Art had always been a passion too, but my vision was getting too bad to keep sketching, so in 2013 I was ready to give art up for good until a Facebook friend named Sonja suggested I try finger painting. I was skeptical, but I tried it, and that worked too. I'm fortunate to say that some of my finger paintings have been published in literary journals and art magazines, and have been exhibited in two local art galleries so far.

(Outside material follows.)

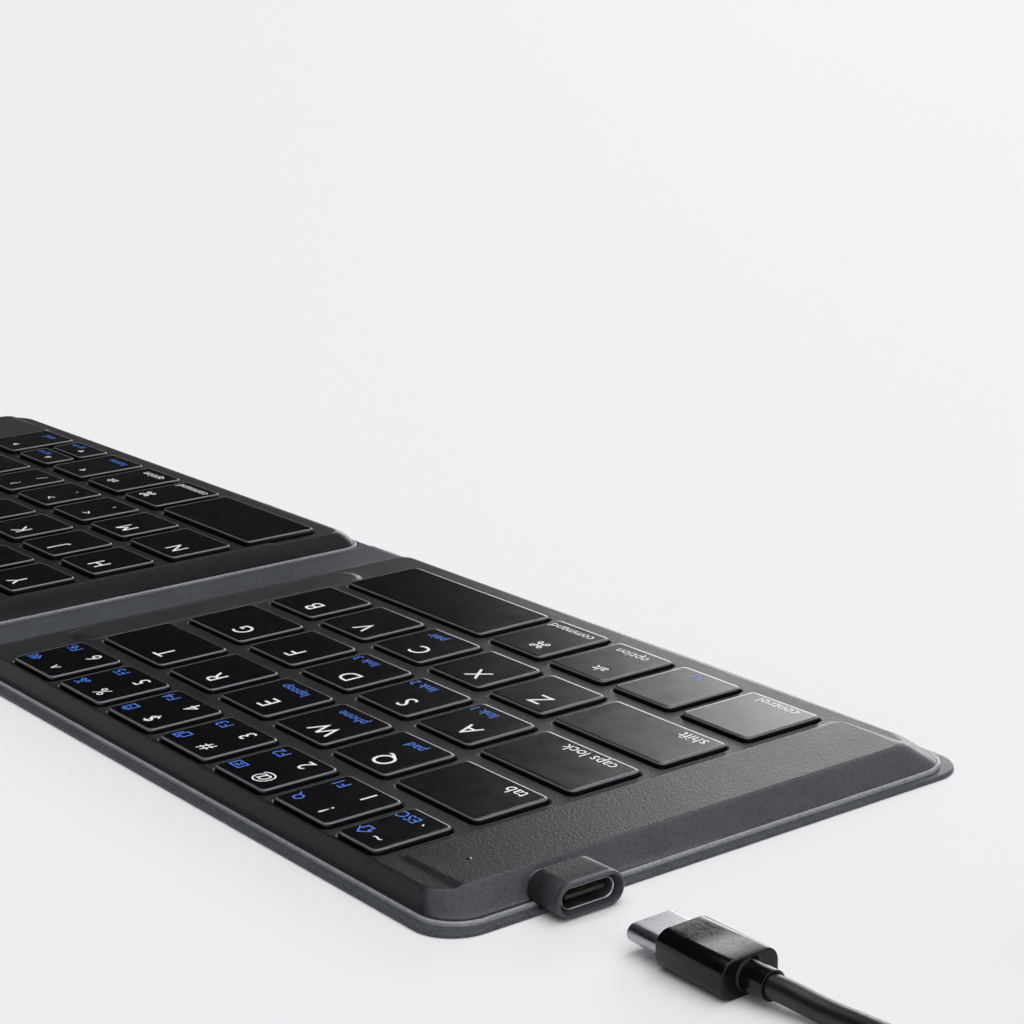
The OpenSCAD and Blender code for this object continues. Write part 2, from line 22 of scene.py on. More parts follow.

Photography is perhaps the most surprising development for me. I'd secretly yearned to practice fine art photography from a young age, but as my vision decreased, I realized that was an impossible dream. I couldn't see in a darkroom, nor could I read settings on a camera. The world is a blur. I was resigned to taking family snapshots. Then in 2013, borrowing courage from my finger painting experience, I purchased my first point-and-shoot digital camera with auto settings. This changed everything! I realized I didn't have to see to take interesting or pretty pictures. The camera would do it for me. All I had to do was transfer the images to my 47-inch computer monitor and choose which ones I wanted to keep, meaning the ones I could see the best, or distinguish. I prefer black-and-white because I see best in high contrast. On my big computer monitor, I can add even more contrast with a photo editor.
Yes, the world is a blur around me, but today's technology allows me to have a profession in the arts. Some say that my visual impairment actually helps define my style. I have no choice but to agree with that.
I am living proof that the arts can be more than just casual pursuits in life. The arts can be life changers.